Friday, October 4, 2013

Preschool Shape Hunt...in the Great Outdoors

I recently attended a Train the Trainer session for Project Learning Tree. It's a nature curriculum to engage children in outdoor activities and experiences. For the training, we were able to do some of the activities we would later be able to do with our children. We began with a Shape Hunt. When we arrived we were instructed to take one of each of the shapes provided and with a straw section between each shape, place them on a yarn necklace. 

We went outside and were instructed to see if we could find things outdoors and in nature shaped like the images on our shape necklace.

We successfully were able to find all the shapes we had on our necklaces.

We just began a unit on Trees and Tree Homes so I decided to incorporate the Shape Hunt into the study to encourage the children to look more closely at their surroundings. When they arrived I had the provocation set up to entice them to come over and create their own shape necklace. I chose to use a neutral color for all the shapes and straw sections in shades of green with brown yarn. I wanted to highlight the shapes by placing them in wooden receptacles. My goal in using these colors and display materials was to keep things neutral and natural.
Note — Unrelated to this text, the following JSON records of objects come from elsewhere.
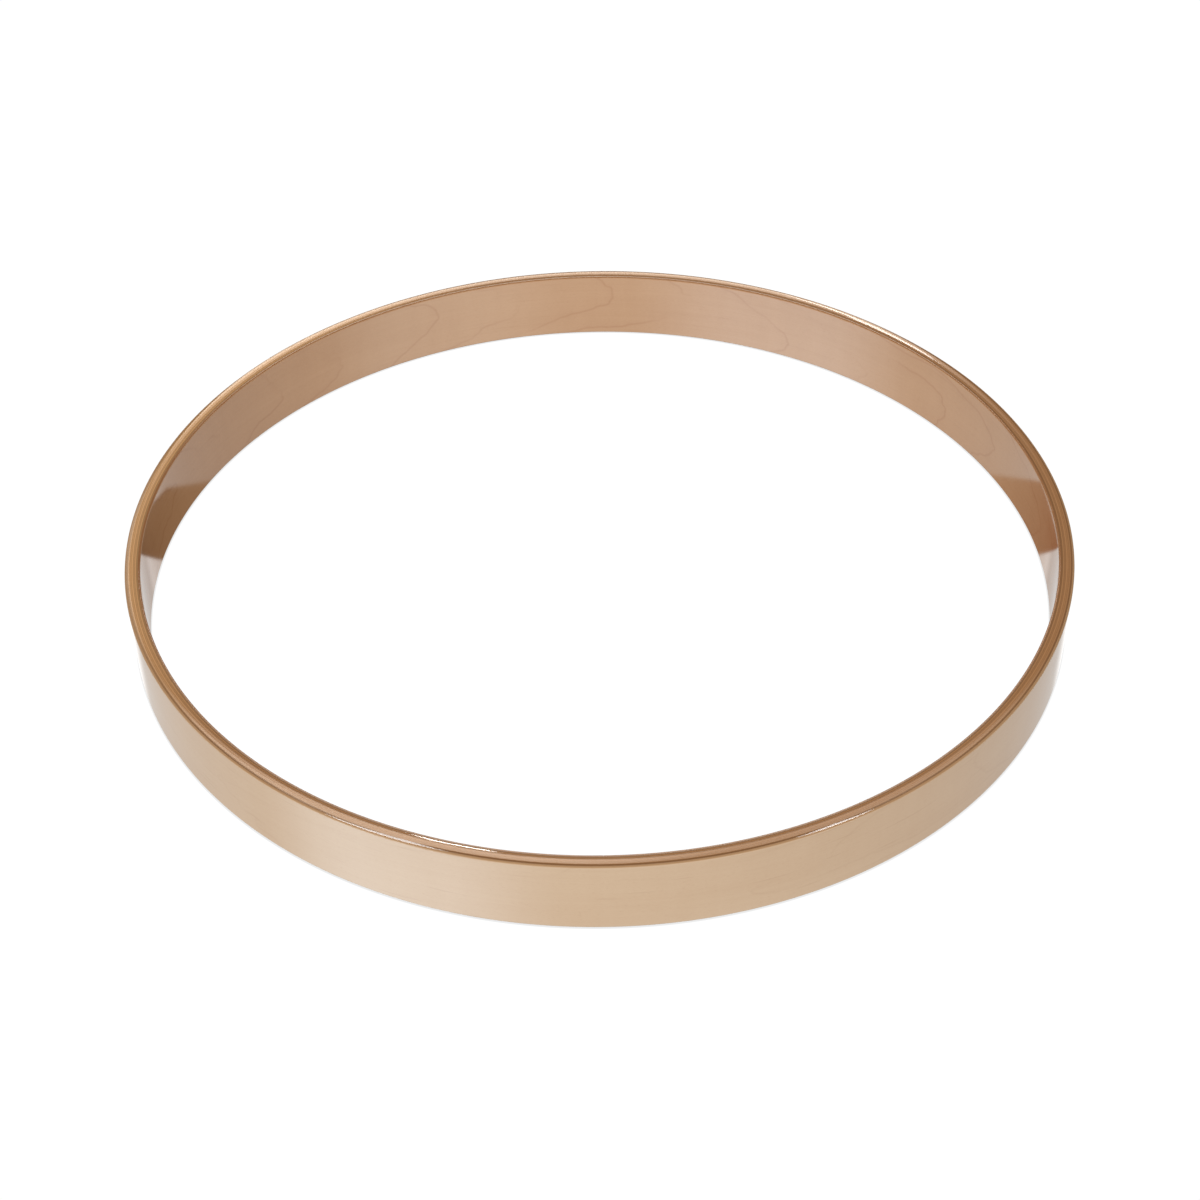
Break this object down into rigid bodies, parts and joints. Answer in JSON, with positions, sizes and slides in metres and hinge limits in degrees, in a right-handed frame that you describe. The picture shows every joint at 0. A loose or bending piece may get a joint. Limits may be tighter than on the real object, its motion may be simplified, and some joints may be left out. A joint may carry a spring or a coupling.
{
  "type": "bass drum hoop",
  "caption": "Round bass drum hoop of bent maple plies, with rounded edges and clear gloss lacquer, that clamps a head to a drum shell.",
  "frame": {"origin": "centre of the ring, on the surface that its bottom edge rests on", "axes": "+Z along the ring's axis, up from the bottom edge to the top edge; the outer face's seam is at +Y and the inner face's seam at -Y"},
  "size_m": [0.59, 0.59, 0.048],
  "materials": {
    "face_veneer": "rotary-cut maple, grain round the ring, clear gloss lacquer",
    "core_veneer": "maple seen on its long-grain edge, clear gloss lacquer",
    "cross_veneer": "maple seen on its end grain, darker, clear gloss lacquer"
  },
  "bodies": {
    "root": {"inner_face_ply": "face_veneer", "cross_ply_2_first_half": "cross_veneer", "cross_ply_2_second_half": "cross_veneer", "core_ply_3": "core_veneer", "cross_ply_4_first_half": "cross_veneer", "cross_ply_4_second_half": "cross_veneer", "core_ply_5": "core_veneer", "cross_ply_6_first_half": "cross_veneer", "cross_ply_6_second_half": "cross_veneer", "core_ply_7": "core_veneer", "cross_ply_8_first_half": "cross_veneer", "cross_ply_8_second_half": "cross_veneer", "outer_face_ply": "face_veneer"}
  },
  "joints": []
}
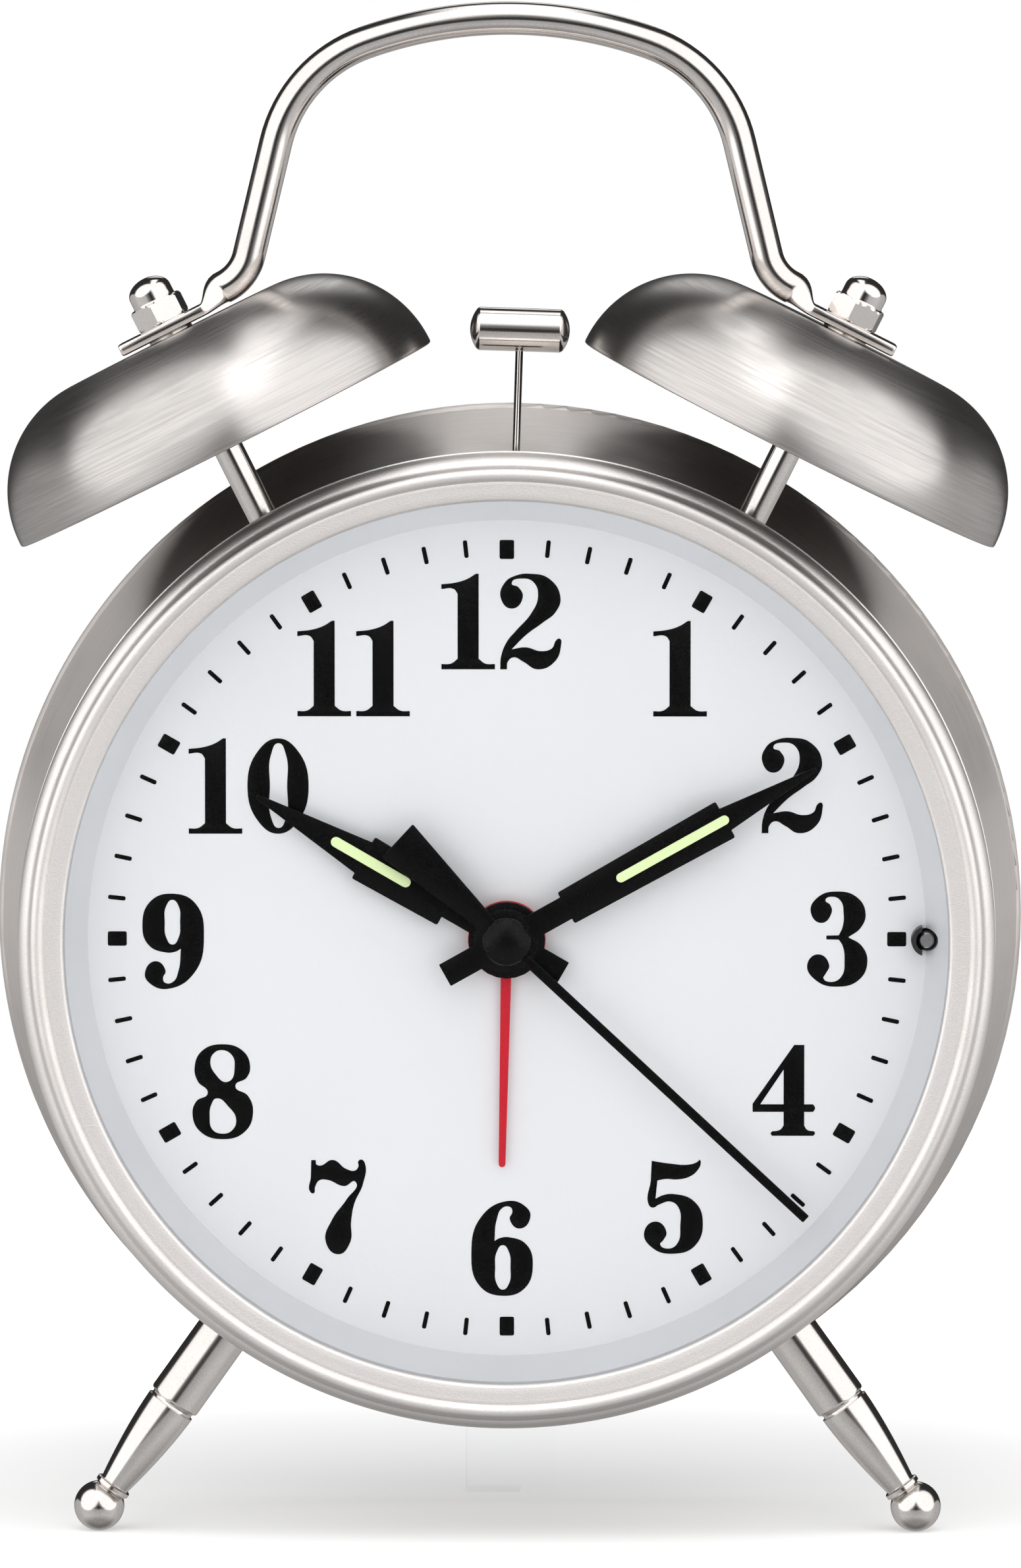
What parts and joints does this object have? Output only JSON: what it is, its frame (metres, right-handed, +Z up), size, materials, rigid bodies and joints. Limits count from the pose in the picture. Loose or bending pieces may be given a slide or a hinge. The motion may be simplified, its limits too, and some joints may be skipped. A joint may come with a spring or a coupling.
{
  "type": "twin bell alarm clock",
  "caption": "Round metal twin-bell alarm clock with a carrying handle, swinging hammer, splayed legs, white dial, glow-strip hands, and rear knobs, switch, button and battery door.",
  "frame": {"origin": "on the table under the middle of the clock's width and depth", "axes": "+X to the right as seen from the front, +Y away from the viewer (the dial faces -Y), +Z up"},
  "size_m": [0.116, 0.0594, 0.1699],
  "materials": {
    "case_nickel": "brushed nickel plate",
    "bezel_nickel": "satin nickel plate with polished edges",
    "bell_nickel": "brushed nickel plate",
    "polished_nickel": "polished nickel plate",
    "clear_glass": "clear flat glass",
    "white_plastic": "white moulded plastic",
    "dial_white": "matt white printed plate",
    "black_plastic": "fine-grained black plastic",
    "clear_plastic": "clear plastic",
    "hand_black": "semi-gloss black paint",
    "hand_red": "red paint",
    "glow_paint": "pale green glow paint",
    "cream_plastic": "moulded gear and bracket plastic",
    "brass": "turned brass",
    "steel": "plain steel",
    "copper_wire": "enamelled copper winding",
    "circuit_green": "green solder mask",
    "cell_wrap": "printed cell sleeve without lettering",
    "switch_red": "red plastic",
    "wire_red": "insulated wire"
  },
  "bodies": {
    "case": {"case_drum": "case_nickel", "bezel": "bezel_nickel", "front_glass": "clear_glass", "dial_surround": "white_plastic", "dial": "dial_white", "inner_frame": "white_plastic", "lamp_hood": "black_plastic", "lamp_bulb": "clear_glass", "leg_left": "polished_nickel", "leg_right": "polished_nickel", "rear_foot": "clear_plastic", "stud_nuts": "steel", "bell_left": "bell_nickel", "bell_right": "bell_nickel", "bell_posts": "polished_nickel", "bell_washers": "polished_nickel", "cap_nuts": "polished_nickel", "handle": "polished_nickel", "movement_plate": "black_plastic", "movement_housing": "black_plastic", "movement_screws": "steel", "stator": "steel", "step_coil": "copper_wire", "circuit_board": "circuit_green", "hammer_bracket": "cream_plastic", "hammer_pin": "steel", "magnet_core": "steel", "magnet_coil": "copper_wire", "rear_cover": "black_plastic", "cover_screws": "steel", "switch_board": "circuit_green", "battery": "cell_wrap", "contact_plus": "steel", "contact_minus": "steel", "wires": "wire_red"},
    "minute": {"minute_hand": "hand_black", "minute_glow": "glow_paint", "minute_arbor": "brass"},
    "hour": {"hour_hand": "hand_black", "hour_glow": "glow_paint", "hour_wheel": "cream_plastic"},
    "second": {"second_hand": "hand_black", "hand_cap": "hand_black", "second_arbor": "steel"},
    "alarm": {"alarm_hand": "hand_red", "alarm_wheel": "cream_plastic"},
    "time_set": {"setting_arbor": "cream_plastic", "time_knob": "black_plastic"},
    "alarm_set": {"alarm_arbor": "cream_plastic", "alarm_knob": "black_plastic"},
    "drive": {"drive_wheel": "cream_plastic"},
    "rotor": {"rotor": "steel"},
    "hammer": {"hammer_lever": "steel", "hammer_rod": "polished_nickel", "hammer_head": "polished_nickel"},
    "switch": {"alarm_switch": "switch_red"},
    "button": {"light_button": "white_plastic"},
    "door": {"battery_door": "black_plastic"}
  },
  "joints": [
    {"name": "minute_turn", "type": "hinge", "parent": "case", "child": "minute", "pos_m": [0, -0.0133, 0.0666], "axis": [0, 1, 0], "continuous": true},
    {"name": "hour_turn", "type": "hinge", "parent": "case", "child": "hour", "pos_m": [0, -0.0133, 0.0666], "axis": [0, 1, 0], "continuous": true},
    {"name": "second_turn", "type": "hinge", "parent": "case", "child": "second", "pos_m": [0, -0.0133, 0.0666], "axis": [0, 1, 0], "continuous": true},
    {"name": "alarm_turn", "type": "hinge", "parent": "case", "child": "alarm", "pos_m": [0, -0.0133, 0.0666], "axis": [0, 1, 0], "continuous": true},
    {"name": "time_knob_turn", "type": "hinge", "parent": "case", "child": "time_set", "pos_m": [-0.008, 0.02, 0.0666], "axis": [0, 1, 0], "continuous": true},
    {"name": "alarm_knob_turn", "type": "hinge", "parent": "case", "child": "alarm_set", "pos_m": [0.0084, 0.02, 0.0666], "axis": [0, 1, 0], "continuous": true},
    {"name": "drive_turn", "type": "hinge", "parent": "case", "child": "drive", "pos_m": [0, 0, 0.0726], "axis": [0, 1, 0], "continuous": true},
    {"name": "rotor_turn", "type": "hinge", "parent": "case", "child": "rotor", "pos_m": [0.00658, 0, 0.07499], "axis": [0, 1, 0], "continuous": true},
    {"name": "hammer_swing", "type": "hinge", "parent": "case", "child": "hammer", "pos_m": [0, -0.0043, 0.0913], "axis": [0, 1, 0], "range_deg": [-6.2, 2.2], "stiffness_Nm_per_rad": 0.004},
    {"name": "switch_slide", "type": "slide", "parent": "case", "child": "switch", "axis": [1, 0, 0], "range_m": [0, 0.004]},
    {"name": "button_press", "type": "slide", "parent": "case", "child": "button", "axis": [0, -1, 0], "range_m": [0, 0.0015], "stiffness_N_per_m": 400},
    {"name": "door_slide", "type": "slide", "parent": "case", "child": "door", "axis": [1, 0, 0], "range_m": [0, 0.06]}
  ],
  "couplings": [
    {"joint": "hour_turn", "follows": "minute_turn", "ratio": 0.083333},
    {"joint": "time_knob_turn", "follows": "minute_turn", "ratio": -0.33333},
    {"joint": "alarm_knob_turn", "follows": "alarm_turn", "ratio": -2},
    {"joint": "drive_turn", "follows": "rotor_turn", "ratio": -0.16667},
    {"joint": "second_turn", "follows": "rotor_turn", "ratio": 0.033333}
  ]
}
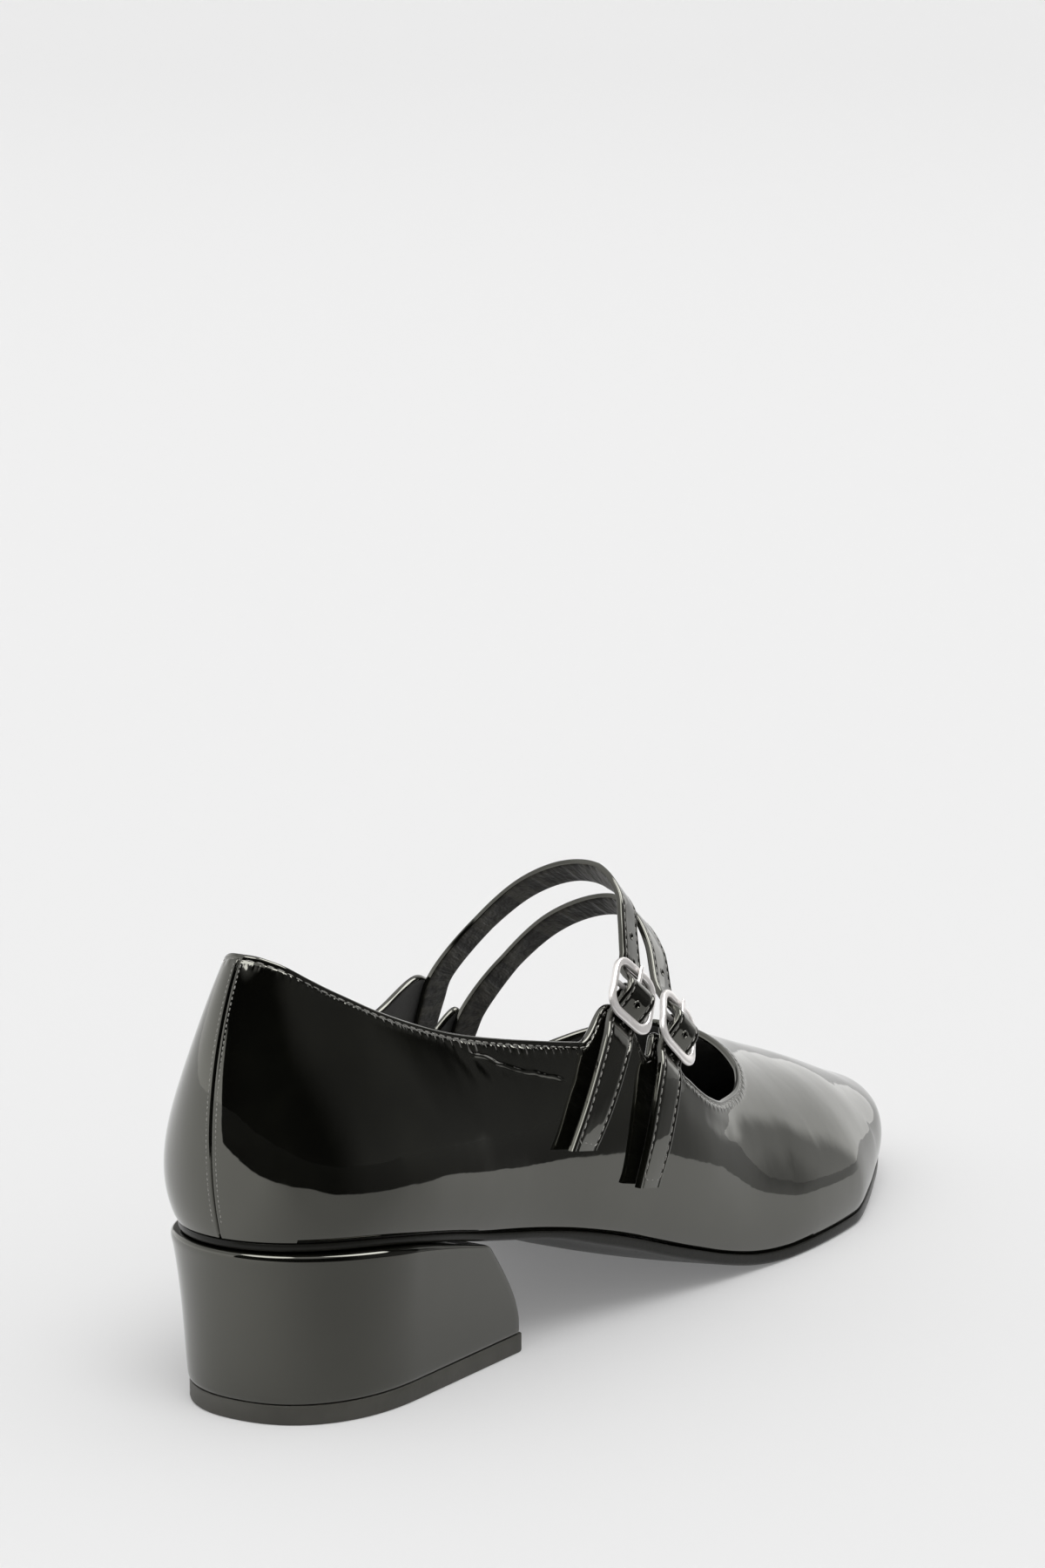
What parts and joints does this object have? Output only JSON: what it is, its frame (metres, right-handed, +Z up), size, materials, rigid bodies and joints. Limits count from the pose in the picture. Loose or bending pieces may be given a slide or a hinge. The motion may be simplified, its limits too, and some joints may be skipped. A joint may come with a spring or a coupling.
{
  "type": "mary jane shoe",
  "caption": "Mary jane shoe in black patent leather, with buckled straps over the instep, a rounded toe, a thin sole and a low block heel.",
  "frame": {"origin": "centre of the shoe's box, on the floor", "axes": "+X from heel to toe, +Y towards the inner side of the right foot, +Z up"},
  "size_m": [0.2534, 0.0798, 0.0925],
  "materials": {
    "black_patent": "patent gloss",
    "sole_black": "satin",
    "sock_lining": "matte",
    "heel_patent": "patent gloss over a moulded core",
    "lift_rubber": "matte",
    "buckle_silver": "polished"
  },
  "bodies": {
    "root": {"upper": "black_patent", "outsole": "sole_black", "insole": "sock_lining", "heel_block": "heel_patent", "heel_lift": "lift_rubber", "rear_strap": "black_patent", "front_strap": "black_patent", "rear_buckle_frame": "buckle_silver", "front_buckle_frame": "buckle_silver", "rear_buckle_prong": "buckle_silver", "front_buckle_prong": "buckle_silver", "rear_buckle_loop": "black_patent", "front_buckle_loop": "black_patent"}
  },
  "joints": []
}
The provocation worked as each child readily began stringing their shapes onto the yarn necklace. As they were stringing, they were identifying the shapes.

We divided the class into three groups of seven children in each group and they began searching. Some items found were man-made, while others were items in nature.  


Even children who normally aren't eager to participate, were looking around and identifying shapes around them. We returned to our playground and they continued identifying shapes. Several even carried the activity to their home and did shape hunts with their families. What a great way to pair up shape identification with the great outdoors.

Project Learning Tree has been around for a long time and is a great way to engage children and nature. Now that I have been trained, I'm able to conduct trainings myself and plan to do so in the future.